Mistake #2 – Loving Your Prospects but Ignoring Your Customers

With a prospect, it’s a lot like dating. You’re wooing, making promises, offering the best service or product, and you’re in constant communication. You can’t stop thinking about them. You send them little notes all day. They feel loved and appreciated. But once they’re a customer, it can quickly become a bad marriage. You take them for granted. You forget those promises. You don’t call as much. You never send cute little notes anymore. It’s mind-boggling. Customers are the lifeblood, no? A prospect may buy. A customer has bought. And lest we forget, it’s more expensive to get a new customer than to retain an existing one; 3-10x more expensive depending on the source, with some claiming upwards of 20-30x! Even if it’s “only” twice as much, it doesn’t make sense to not focus on customer retention at least as much as customer acquisition.
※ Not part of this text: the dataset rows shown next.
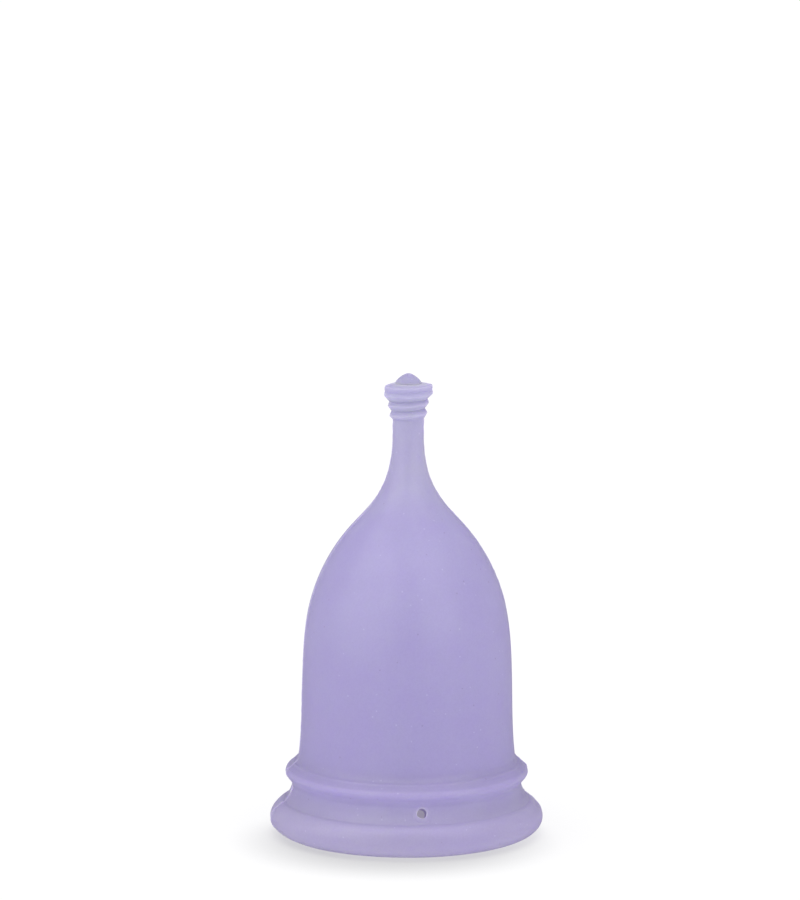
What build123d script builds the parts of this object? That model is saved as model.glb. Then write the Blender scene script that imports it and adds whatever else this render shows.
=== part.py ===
"""A silicone menstrual cup with a drain valve in its stem, standing on its rim. Millimetres, +Z up.

The origin is on the cup's axis, in the plane that the rim stands on. -Y is the front, and XZ is the plane
where the two halves of the mould meet. The real cup is one moulding, so its sub-parts are the regions that
the trade names: the rim, the collar with the vent holes, the secondary rim, the body, the base, the stem,
the ribbed valve head, and the two lips of the slit in its dome. Everything is hollow, so that a full cup
drains through the stem when the head is squeezed.
"""

import os
from math import cos, radians, sin

from build123d import *

# Overall size
LENGTH = 68.5
RIM_RADIUS = 39.4 / 2

# Heights where one region ends and the next begins
RIM_TOP = 5.0
COLLAR_TOP = 7.5
SECONDARY_TOP = 11.9
BODY_TOP = 36.0
BASE_TOP = 54.0
STEM_TOP = 61.6
DOME_BASE = 66.9

# Rim: rounded under and over, on a narrow flat foot
FOOT_RADIUS = 16.2
FOOT_INNER_RADIUS = 15.7
SIDE_LOW = 2.5
SIDE_HIGH = 2.6
MOUTH_RADIUS = 15.0
MOUTH_ROUNDING = 0.8

# Stem
STEM_RADIUS = 2.22
STEM_BORE_RADIUS = 1.0
STRAIGHT_STEM_FROM = 59.5
WIDE_BORE_BELOW = 56.5

# Outside outline above the rim, as (radius, height): over the collar and the secondary rim to the wall
CREASE = (17.95, RIM_TOP)
COLLAR_SLOPE = (17.2, 6.2)
WAIST = (16.83, COLLAR_TOP)
WAIST_TURN = (16.94, 7.9)
BEAD_FOOT = (17.2, 8.3)
BEAD_LOW_EDGE = (17.5, 8.7)
BEAD_WIDEST = (17.8, 9.45)
BEAD_HIGH_EDGE = (17.4, 10.02)
LEDGE = (16.6, 10.7)
LEDGE_TURN = (16.12, 11.2)
WALL_FOOT = (15.9, SECONDARY_TOP)
# and up the wall, over the shoulder and into the stem
WALL = ((15.5, 18.5), (15.3, 26.0), (14.4, 34.0), (12.1, 40.2), (8.7, 45.3), (5.0, 49.55), (3.02, 53.4))
WALL_LEAN = (-0.12, 1)

# Inside outline, as (radius, height): down from the bore into the bell, then past the secondary rim
CAVITY = ((1.65, 51.6), (3.7, 47.9), (7.0, 43.9), (10.3, 39.2), (12.65, 33.2), (13.6, 25.5), (13.85, 18.0))
CAVITY_FOOT = (14.1, SECONDARY_TOP)
CAVITY_FLARE = (14.55, 8.6)
CAVITY_LEAN = (0.05, -1)

# Four vent holes, square to the collar's slope
VENT_COUNT = 4
VENT_RADIUS = 0.68
VENT_HEIGHT = 6.65
VENT_SURFACE_RADIUS = 17.02
VENT_SLOPE = 20.0
VENT_REACH = 3.8

# Valve head: each rib's foot height, top height, foot radius and widest radius
RIBS = ((61.6, 62.95, 2.22, 2.68), (62.95, 64.35, 2.4, 2.92))
RIB_EDGE = 0.4
RIB_BROW = 0.68
RIB_EDGE_INSET = 0.04
# its flange, as (radius, height): up the cone under it, round its side, and on to its sloping top
FLANGE_FOOT = (2.62, 64.35)
FLANGE_CONE_END = (3.37, 65.05)
FLANGE_LOW_TURN = (3.45, 65.19)
FLANGE_LOW_EDGE = (3.47, 65.35)
FLANGE_GROOVE = (3.4, 65.75)
FLANGE_HIGH_EDGE = (3.44, 66.15)
FLANGE_HIGH_TURN = (3.42, 66.38)
FLANGE_SHOULDER = (3.26, 66.54)
# and the chamber inside it
CHAMBER_RADIUS = 1.5
CHAMBER_FLOOR = 64.0
BORE_TOP = 63.2

# Slit dome
DOME_RADIUS = 1.98
DOME_WALL = 0.5
DOME_SEAT_RADIUS = 2.08
DOME_OUTSIDE = (1.13, 67.87)
DOME_INSIDE = (0.83, 67.5)
DOME_LEAN = (0.6, -1)
LIP_GAP = 0.03
SLIT_WIDTH = 0.04


def outer_outline():
    """The outside of the moulding, from the foot to the top of the stem."""
    EllipticalCenterArc((FOOT_RADIUS, SIDE_LOW), RIM_RADIUS - FOOT_RADIUS, SIDE_LOW, start_angle=270)
    Line((RIM_RADIUS, SIDE_LOW), (RIM_RADIUS, SIDE_HIGH))
    TangentArc((RIM_RADIUS, SIDE_HIGH), CREASE, tangent=(0, 1))
    ThreePointArc(CREASE, COLLAR_SLOPE, WAIST)
    ThreePointArc(WAIST, WAIST_TURN, BEAD_FOOT)
    Line(BEAD_FOOT, BEAD_LOW_EDGE)
    ThreePointArc(BEAD_LOW_EDGE, BEAD_WIDEST, BEAD_HIGH_EDGE)
    Line(BEAD_HIGH_EDGE, LEDGE)
    ThreePointArc(LEDGE, LEDGE_TURN, WALL_FOOT)
    Spline(WALL_FOOT, *WALL, (STEM_RADIUS, STRAIGHT_STEM_FROM), tangents=[WALL_LEAN, (0, 1)])
    Line((STEM_RADIUS, STRAIGHT_STEM_FROM), (STEM_RADIUS, STEM_TOP))


def inner_outline():
    """The inside of the moulding, from the top of the stem's bore to the foot."""
    Line((STEM_BORE_RADIUS, STEM_TOP), (STEM_BORE_RADIUS, WIDE_BORE_BELOW))
    Spline((STEM_BORE_RADIUS, WIDE_BORE_BELOW), *CAVITY, CAVITY_FOOT, tangents=[(0, -1), CAVITY_LEAN])
    Spline(CAVITY_FOOT, CAVITY_FLARE, (MOUTH_RADIUS, RIM_TOP), tangents=[CAVITY_LEAN, (0, -1)])
    Line((MOUTH_RADIUS, RIM_TOP), (MOUTH_RADIUS, MOUTH_ROUNDING))
    TangentArc((MOUTH_RADIUS, MOUTH_ROUNDING), (FOOT_INNER_RADIUS, 0), tangent=(0, -1))


def region(low, high):
    """The half section of the moulding between two heights."""
    with BuildSketch(Plane.XZ) as section:
        with BuildLine():
            outer_outline()
            Line((STEM_RADIUS, STEM_TOP), (STEM_BORE_RADIUS, STEM_TOP))
            inner_outline()
            Line((FOOT_INNER_RADIUS, 0), (FOOT_RADIUS, 0))
        make_face()
        with Locations((RIM_RADIUS, (low + high) / 2)):
            Rectangle(2 * RIM_RADIUS, high - low, mode=Mode.INTERSECT)
    return section.sketch


def vent_plane(turn):
    """A plane just outside the collar, facing a vent's mouth; turn counts the vents from the front."""
    heading = radians(turn * 360 / VENT_COUNT - 90)
    slope = radians(VENT_SLOPE)
    outward = Vector(cos(heading) * cos(slope), sin(heading) * cos(slope), sin(slope))
    mouth = Vector(cos(heading) * VENT_SURFACE_RADIUS, sin(heading) * VENT_SURFACE_RADIUS, VENT_HEIGHT)
    return Plane(origin=mouth + outward, z_dir=outward)


def rib(low, high, foot_radius, top_radius, next_radius):
    """A rib's outline: a cone that widens upwards, then a rounded edge that turns in to the next foot."""
    edge = (top_radius - RIB_EDGE_INSET, low + RIB_EDGE * (high - low))
    brow = (top_radius, low + RIB_BROW * (high - low))
    Line((foot_radius, low), edge)
    ThreePointArc(edge, brow, (next_radius, high))


def flange():
    """The flange at the top of the head: a cone under it, a shallow groove round it, a sloping top."""
    Line(FLANGE_FOOT, FLANGE_CONE_END)
    ThreePointArc(FLANGE_CONE_END, FLANGE_LOW_TURN, FLANGE_LOW_EDGE)
    ThreePointArc(FLANGE_LOW_EDGE, FLANGE_GROOVE, FLANGE_HIGH_EDGE)
    ThreePointArc(FLANGE_HIGH_EDGE, FLANGE_HIGH_TURN, FLANGE_SHOULDER)
    Line(FLANGE_SHOULDER, (DOME_SEAT_RADIUS, DOME_BASE))


os.makedirs("parts", exist_ok=True)

with BuildPart() as rim:
    add(region(0, RIM_TOP))
    revolve(axis=Axis.Z)
rim.part.label = "rim"

with BuildPart() as vent_collar:
    add(region(RIM_TOP, COLLAR_TOP))
    revolve(axis=Axis.Z)
    for turn in range(VENT_COUNT):
        with BuildSketch(vent_plane(turn)):
            Circle(VENT_RADIUS)
        extrude(amount=-VENT_REACH, mode=Mode.SUBTRACT)
vent_collar.part.label = "vent_collar"

with BuildPart() as secondary_rim:
    add(region(COLLAR_TOP, SECONDARY_TOP))
    revolve(axis=Axis.Z)
secondary_rim.part.label = "secondary_rim"

with BuildPart() as cup_body:
    add(region(SECONDARY_TOP, BODY_TOP))
    revolve(axis=Axis.Z)
cup_body.part.label = "cup_body"

with BuildPart() as cup_base:
    add(region(BODY_TOP, BASE_TOP))
    revolve(axis=Axis.Z)
cup_base.part.label = "cup_base"

with BuildPart() as stem:
    add(region(BASE_TOP, STEM_TOP))
    revolve(axis=Axis.Z)
stem.part.label = "stem"

with BuildPart() as valve_head:
    with BuildSketch(Plane.XZ):
        with BuildLine():
            next_feet = [foot_radius for _, _, foot_radius, _ in RIBS[1:]] + [FLANGE_FOOT[0]]
            for (low, high, foot_radius, top_radius), next_radius in zip(RIBS, next_feet):
                rib(low, high, foot_radius, top_radius, next_radius)
            flange()
            Polyline(
                (DOME_SEAT_RADIUS, DOME_BASE),
                (CHAMBER_RADIUS, DOME_BASE),
                (CHAMBER_RADIUS, CHAMBER_FLOOR),
                (STEM_BORE_RADIUS, BORE_TOP),
                (STEM_BORE_RADIUS, STEM_TOP),
                (STEM_RADIUS, STEM_TOP),
            )
        make_face()
    revolve(axis=Axis.Z)
valve_head.part.label = "valve_head"


def valve_lip(side):
    """Half of the slit dome; side is -1 for the front lip and 1 for the back one."""
    base = DOME_BASE + LIP_GAP
    inner_radius = DOME_RADIUS - DOME_WALL
    inner_tip = (0, LENGTH - DOME_WALL)
    with BuildPart() as lip:
        with BuildSketch(Plane.XZ):
            with BuildLine():
                Line(inner_tip, (0, LENGTH))
                Spline((0, LENGTH), DOME_OUTSIDE, (DOME_RADIUS, base), tangents=[(1, 0), DOME_LEAN])
                Line((DOME_RADIUS, base), (inner_radius, base))
                Spline(inner_tip, DOME_INSIDE, (inner_radius, base), tangents=[(1, 0), DOME_LEAN])
            make_face()
        revolve(axis=Axis.Z)
        with Locations((0, side * (SLIT_WIDTH / 2 + RIM_RADIUS), LENGTH)):
            Box(2 * RIM_RADIUS, 2 * RIM_RADIUS, LENGTH, mode=Mode.INTERSECT)
    return lip


valve_lip_front = valve_lip(-1)
valve_lip_front.part.label = "valve_lip_front"
valve_lip_back = valve_lip(1)
valve_lip_back.part.label = "valve_lip_back"

sub_parts = (
    rim,
    vent_collar,
    secondary_rim,
    cup_body,
    cup_base,
    stem,
    valve_head,
    valve_lip_front,
    valve_lip_back,
)
for piece in sub_parts:
    export_step(piece.part, f"parts/{piece.part.label}.step")
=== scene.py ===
"""The looks of a lilac silicone cup with a drain valve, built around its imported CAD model.

Outlines are (radius, height) pairs in millimetres, as in the CAD. They become metres when a mesh is made.
"""

import math

import bpy
import numpy as np
from mathutils import Matrix, Vector, noise


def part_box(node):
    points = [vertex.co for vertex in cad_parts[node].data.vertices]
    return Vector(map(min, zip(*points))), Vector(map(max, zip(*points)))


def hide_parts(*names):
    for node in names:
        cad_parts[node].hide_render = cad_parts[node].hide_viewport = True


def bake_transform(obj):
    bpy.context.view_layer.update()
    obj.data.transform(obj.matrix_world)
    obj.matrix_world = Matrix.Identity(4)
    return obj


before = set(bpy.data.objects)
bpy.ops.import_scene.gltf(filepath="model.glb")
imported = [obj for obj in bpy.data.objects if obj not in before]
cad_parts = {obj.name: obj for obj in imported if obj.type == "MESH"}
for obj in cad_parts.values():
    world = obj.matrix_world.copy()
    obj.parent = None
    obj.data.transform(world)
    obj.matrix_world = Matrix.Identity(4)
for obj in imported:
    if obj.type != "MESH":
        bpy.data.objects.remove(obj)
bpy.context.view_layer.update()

MM = 0.001

# Driving sizes, read from the CAD nodes
RIM_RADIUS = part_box("rim")[1].x / MM
RIM_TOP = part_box("rim")[1].z / MM
COLLAR_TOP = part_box("vent_collar")[1].z / MM
SECONDARY_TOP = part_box("secondary_rim")[1].z / MM
STEM_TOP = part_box("stem")[1].z / MM
DOME_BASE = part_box("valve_head")[1].z / MM
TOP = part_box("valve_lip_front")[1].z / MM

# Sizes that the outlines share
FOOT_RADIUS = 16.2
FOOT_INNER_RADIUS = 15.7
SIDE_HEIGHT = 2.5
CREASE_RADIUS = 17.95
WAIST_RADIUS = 16.83
SECONDARY_RADIUS = 17.8
WALL_RADIUS = 15.9
INSIDE_RADIUS = 14.1
MOUTH_RADIUS = 15.0
MOUTH_ROUNDING = 0.8
STEM_RADIUS = 2.22
STEM_FOOT = 59.5
BORE_RADIUS = 1.0
BORE_FOOT = 56.5
CHAMBER_RADIUS = 1.5
DOME_RADIUS = 1.98
DOME_WALL = 0.5

# Points of the outer outline, from the rim over the secondary ring to the wall
RIM_SIDE = (RIM_RADIUS, SIDE_HEIGHT)
RIM_SHOULDER = (18.99, 4.35)
CREASE = (CREASE_RADIUS, RIM_TOP)
COLLAR_SLOPE = (17.2, 6.2)
WAIST = (WAIST_RADIUS, COLLAR_TOP)
WAIST_FLARE = (16.94, 7.9)
RING_FOOT = (17.2, 8.3)
RING_LOW = (17.5, 8.7)
RING_CROWN = (SECONDARY_RADIUS, 9.45)
RING_HIGH = (17.4, 10.02)
RING_TOP = (16.6, 10.7)
WALL_FILLET = (16.12, 11.2)
WALL_FOOT = (WALL_RADIUS, SECONDARY_TOP)
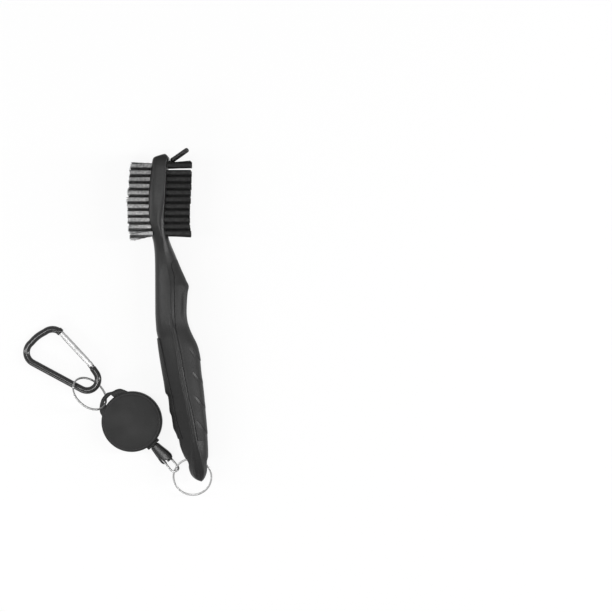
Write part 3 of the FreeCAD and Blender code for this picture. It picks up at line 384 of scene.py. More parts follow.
# the brush's form, millimetres along and across; heights are above its middle plane
brush = dict(
    wireEdge=table([(97.25, 27.6), (96.9, 26.3), (96.3, 24.4), (95.75, 22.7), (95.2, 21.7), (94.2, 21.1),
                    (92.5, 20.75), (86.5, 19.75), (79.6, 19.05), (73.2, 18.5),
                    (65.9, 18.3), (60.0, 18.5), (54.2, 19.35), (50.0, 20.4), (45.4, 21.4), (38.4, 22.0),
                    (31.4, 22.15), (19.8, 22.2), (5.9, 22.25), (-3.4, 22.75), (-12.6, 23.6), (-21.9, 24.9),
                    (-35.8, 27.3), (-40.8, 28.1), (-43.2, 29.6), (-47.4, 30.15), (-51.6, 30.5), (-54.5, 31.6),
                    (-57.5, 32.1), (-61.4, 32.7), (-64.5, 34.2), (-67.2, 35.2), (-73.0, 37.0), (-77.6, 38.9),
                    (-82.2, 41.2), (-85.5, 41.9), (-87.8, 42.7), (-89.6, 43.9), (-91.0, 45.6), (-91.9, 47.4),
                    (-92.3, 49.0)]),
    nylonEdge=table([(97.25, 28.5), (96.9, 29.05), (96.0, 29.85), (95.1, 30.3), (94.3, 30.25), (93.3, 29.85),
                     (92.0, 29.65), (87.1, 29.5), (76.4, 29.0),
                     (65.9, 28.45), (60.0, 28.3), (54.5, 28.6), (50.0, 29.6), (45.4, 31.2), (38.4, 34.2),
                     (31.4, 37.1), (24.5, 40.2), (20.6, 41.75), (17.0, 41.1), (12.9, 40.75), (5.9, 40.5),
                     (1.3, 40.9), (-3.4, 42.2), (-8.0, 44.2), (-12.6, 46.5), (-16.1, 47.6), (-21.9, 48.7),
                     (-28.9, 49.4), (-35.8, 50.3), (-42.8, 51.1), (-52.1, 51.9), (-61.4, 52.7), (-70.6, 53.0),
                     (-77.6, 53.0), (-82.2, 52.6), (-86.9, 52.2), (-89.0, 51.6), (-90.6, 50.8), (-91.7, 50.0),
                     (-92.3, 49.3)]),
    crest=table([(97.4, 28.3), (67.98, 27.0), (58.1, 25.5), (53.5, 26.1), (45.9, 27.3), (40.1, 28.1),
                 (32.6, 29.6), (26.8, 30.8), (-0.5, 32.5), (-8.6, 34.5), (-22.5, 36.6), (-34.4, 38.6),
                 (-47.4, 41.5), (-58.5, 43.5), (-66.6, 44.8), (-77.0, 46.6), (-92.3, 48.65)]),
    half=table([(97.25, 7.4), (96.8, 8.9), (95.6, 10.1), (93.0, 10.8), (89.0, 11.0), (56.0, 11.0),
                (50.0, 10.6), (45.0, 9.6), (40.0, 8.9), (34.0, 8.7), (19.5, 9.6), (9.0, 10.2), (-1.5, 10.6),
                (-15.7, 11.0),
                (-29.6, 11.0), (-43.5, 10.8), (-56.0, 10.2), (-69.0, 9.2), (-80.6, 7.6), (-86.5, 6.2),
                (-90.0, 4.4), (-91.6, 2.9), (-92.3, 1.6)]),
    boxy=table([(97.4, 6.0), (58.0, 6.0), (50.0, 4.2), (42.0, 2.7), (30.0, 2.2), (-92.3, 2.1)]),
    ridge=table([(97.4, 0.0), (78.0, 0.0), (66.0, 0.06), (56.0, 0.16), (44.0, 0.32), (20.0, 0.34),
                 (-60.0, 0.36), (-92.3, 0.12)]),
    beadHeight=table([(97.4, 0.0), (4.0, 0.0), (-6.0, 0.5), (-60.0, 0.62), (-78.0, 0.9), (-88.0, 1.1),
                      (-92.3, 0.2)]),
    beadHalf=table([(97.4, 0.9), (-60.0, 1.15), (-68.0, 1.35), (-78.0, 2.2), (-92.3, 3.0)]),
    wireInset=table([(97.4, 0.0), (-4.0, 0.0), (-9.6, 0.5), (-66.0, 0.5), (-72.0, 0.0)]),
    nylonInset=table([(97.4, 0.0), (40.0, 0.0), (30.0, 0.3), (-66.0, 0.3), (-74.0, 0.0)]),
    quarter=30, step=0.5, fineStep=0.1, fineRun=2.6,
    eye=dict(place=(46.0, -81.1), radius=2.9),
)


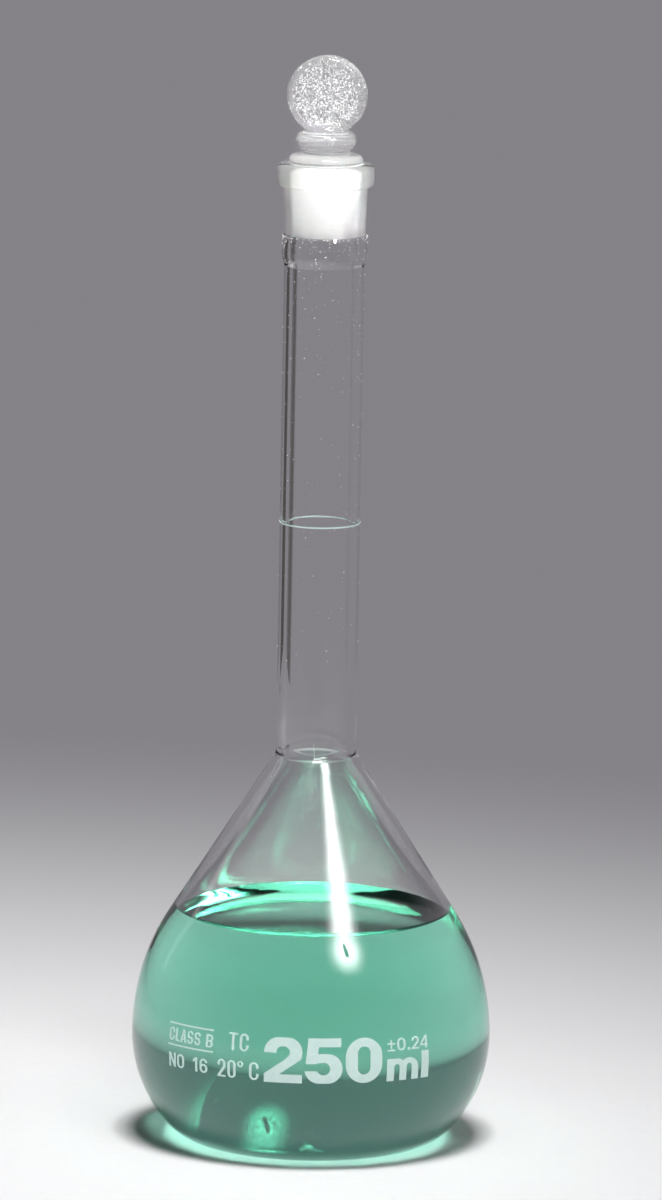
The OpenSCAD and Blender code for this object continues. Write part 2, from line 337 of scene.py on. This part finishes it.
def glass_shader(nodes, links, ior, roughness, wave, wave_scale, stretch=(1, 1, 1)):
    """Clear glass whose surface is a little wavy, as blown and drawn glass is."""
    shader = nodes.new("ShaderNodeBsdfPrincipled")
    shader.inputs["Base Color"].default_value = (1, 1, 1, 1)
    shader.inputs["Transmission Weight"].default_value = 1
    shader.inputs["IOR"].default_value = ior
    waves = noise_node(nodes, links, wave_scale, 2.0, stretch)
    links.new(map_range(nodes, links, waves.outputs["Fac"], 0.3, 0.7, roughness * 0.5, roughness),
              shader.inputs["Roughness"])
    bump = nodes.new("ShaderNodeBump")
    bump.inputs["Strength"].default_value = 1
    bump.inputs["Distance"].default_value = wave
    links.new(waves.outputs["Fac"], bump.inputs["Height"])
    links.new(bump.outputs["Normal"], shader.inputs["Normal"])
    return shader


def letting_lamps_through(nodes, links, shader, full_bulb=False):
    """The shader, but open to lamp light on its way to what is behind. A full bulb throws the light that
    leaves its lower side inwards, so there only the middle lets it out and the shadow keeps a dark rim."""
    path = nodes.new("ShaderNodeLightPath")
    gap = nodes.new("ShaderNodeBsdfTransparent")
    gap.inputs["Color"].default_value = (0.95, 0.95, 0.95, 1)
    if full_bulb:
        place = nodes.new("ShaderNodeTexCoord")
        flat = nodes.new("ShaderNodeVectorMath")
        flat.operation = "MULTIPLY"
        flat.inputs[1].default_value = (1, 1, 0)
        links.new(place.outputs["Object"], flat.inputs[0])
        away = distance_away(nodes, links, flat.outputs["Vector"])
        parts = nodes.new("ShaderNodeSeparateXYZ")
        links.new(place.outputs["Object"], parts.inputs["Vector"])
        middle = map_range(nodes, links, away, gather_r * MM, (gather_r - gather_fade) * MM, 0, 1)
        above = map_range(nodes, links, parts.outputs["Z"], (equator_z - 1) * MM, equator_z * MM, 0, 1)
        links.new(calculated(nodes, links, "MAXIMUM", middle, above), gap.inputs["Color"])
    return mixed(nodes, links, path.outputs["Is Shadow Ray"], shader, gap.outputs["BSDF"])


def scattering(nodes, links):
    """White light thrown forward and back: grit's own scatter on ground glass, painted light on clear
    pressed glass.
    """
    grain = noise_node(nodes, links, 4000, 4.0)
    tone = two_tones(nodes, links, grain.outputs["Fac"], (0.93, 0.94, 0.93), (1.0, 1.0, 1.0))
    front = nodes.new("ShaderNodeBsdfDiffuse")
    through = nodes.new("ShaderNodeBsdfTranslucent")
    links.new(tone, front.inputs["Color"])
    links.new(tone, through.inputs["Color"])
    return mixed(nodes, links, 0.35, front.outputs["BSDF"], through.outputs["BSDF"])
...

Adobe estimates that for every 1% of buyers that return for another online visit, revenue will increase by approximately 10%. If retailers focused on turning 10% of their customers into repeat buyers, they could double their overall revenue! But businesses spend only about 2% of their marketing budget on customer relationships. What the what? You need a steady supply of leads. Absolutely. But share the love. Bring flowers home for no reason. Offer those special “new customer only” discounts to your loyal and repeat clients. Remind them that you can’t live without them.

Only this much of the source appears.